Van Osdol disputes that. "We did not follow behind a truck. There was no truck anywhere nearby we could see."

He said they were looking at security at a number of plants, and at the Sunoco plant they drove through "an area that appeared to have no security and appeared to be open. We saw no 'No Trespassing' signs. We were trying to get over to a rail yard area, and this appeared to be a road that led to that area, and it, in fact, did."

Van Osdol and Driscoll were detained until police arrived to confirm their identities. No charges were filed. Bucklad was interviewed by Van Osdol the next day for the upcoming WTAE report.

"We were looking to see what security measures were in place in the area," Van Osdol said. "We were not trying to provoke anybody to come out to grab us or anything like that."

WTAE news director Bob Longo said an air date for the report has not been scheduled.

Mook or Muk?

How do you pronounce the name of the graffiti artist who goes by the tag "Mook"? Depends on which news station you watch for coverage. WPXI and WTAE prefer Mook (rhymes with spook). KDKA opts for Muk (rhymes with book).

It's amusing to see the differences that arise when you're trying to come up with the pronunciation for a goofy nickname.
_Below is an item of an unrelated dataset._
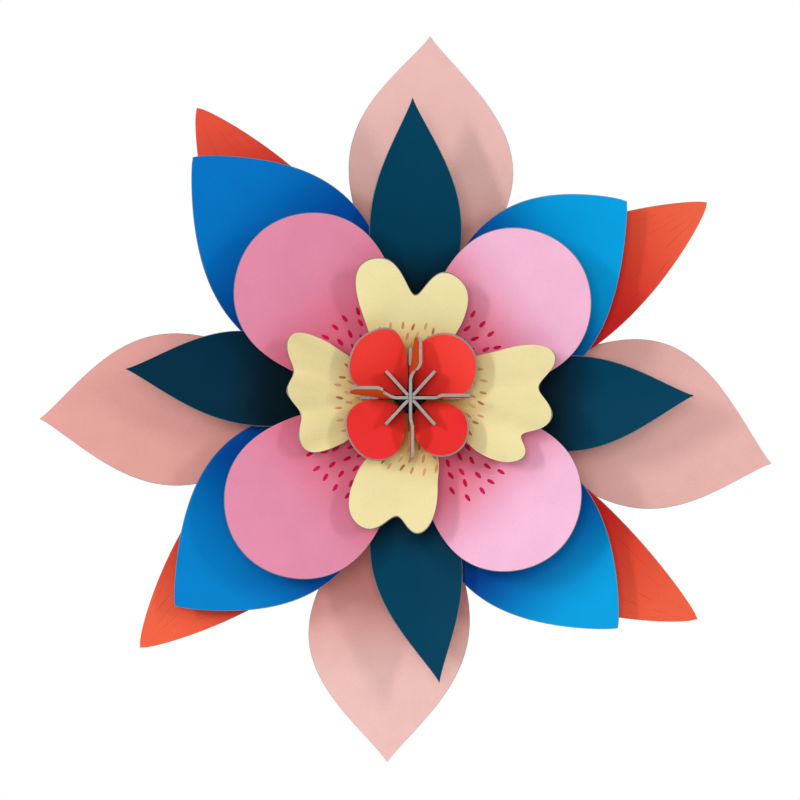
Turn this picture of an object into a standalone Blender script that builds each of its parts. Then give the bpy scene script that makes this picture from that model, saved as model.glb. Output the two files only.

I'd go with "Mook," just because it seems to fit the vandal, as in, "He's a big mook." The slang term "mook" is defined as "an insignificant or contemptible person" at Dictionary.com, and that certainly applies to anyone who would vandalize our city.

Badly blurbed

The WB network is running a promo this week for the new sexcom "Off Centre" (9 p.m. Sunday) that quotes from my Oct. 12 review of the show. Of course, they judiciously ignore that I wrote, "Every right-thinking, propriety-loving ounce of my being wants to hate The WB's new sexcom 'Off Centre.' And mostly I do."

Instead The WB cribs from the sentence, "Future episodes don't push the envelope, they tear it to shreds and set it afire."

So, to clarify: Mostly hated it; pushing the envelope is not necessarily a good thing.